Die andere, auch so viele, hier aber mit einem verhaltensgestörten Kind. Es legte es massiv darauf an, jede gute Stimmung zu verstören. (Doch, das Wort "verstören" passt da!) Das ging so weit, dass andere Kinder schon mal entnervt riefen: "Hör doch endlich auf, wir wollen doch was lernen!" Und das, weil ich versuchte, ihn trotzdem so wenig wie möglich zu reglementieren. Denn mit den von diesem Kind provozierten Situationen befindet es zwingend am absteigenden Ast. Nämlich dadurch, dass dieses 8-jährige nur Ablehnung erfährt. Ich nützte jede noch so kleine Gelegenheit, dieses Kind auch mal aufzubauen. Einmal hatte es eine Silbermedaille "gewonnen". (Ich schrieb ja schon mal, dass ich mit Spielen und Wettbewerben arbeite) Dieses Kind hatte durch diesen einmaligen kleinen Erfolg, (von mir wurde ein Auge sehr zugedrückt) einen Anfall von Freude, das kann man sich nicht vorstellen. Es johlte so gurgelnd, dass seine Stimme richtig tierisch klang, fast erschreckend! Und es hüpfte unbeherrscht herum vor lauter Begeisterung. Wenig Selbstbewusstsein, sehr unglücklich - das konnte ich daraus ersehen. Aber die Gruppe machte es kaputt, es gab kaum mal ein harmonisches Arbeiten. Gott sei Dank ist es jetzt in Psychotherapie... Und Gott sei Dank habe ich das hinter mir, ist ja nur Einjährig, dieser Kurs...

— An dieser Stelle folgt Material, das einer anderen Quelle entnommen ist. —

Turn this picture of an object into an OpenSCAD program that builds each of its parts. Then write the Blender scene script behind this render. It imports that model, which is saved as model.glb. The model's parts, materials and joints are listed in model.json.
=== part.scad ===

Die dritte Gruppe war auch problematisch. Weil zu klein für meine Methode. 5 Mädchen und 3 Buben, die waren durchwegs wilde unruhige Lauser die sich gegenseitig hochpuschten. Das Problem in der Gruppendynamik: Die Buben vehement gegen die Mädchen und umgekehrt. Teamarbeit also sehr eingeschränkt, Vorbehalte, Kampfstimmung. Aber ich gewann stets und erreichte, was ich wollte. Aber es war richtig Arbeit...

Dann hatte ich noch zwei Klassen mit Pubertierenden und Erwachsenen gemeinsam.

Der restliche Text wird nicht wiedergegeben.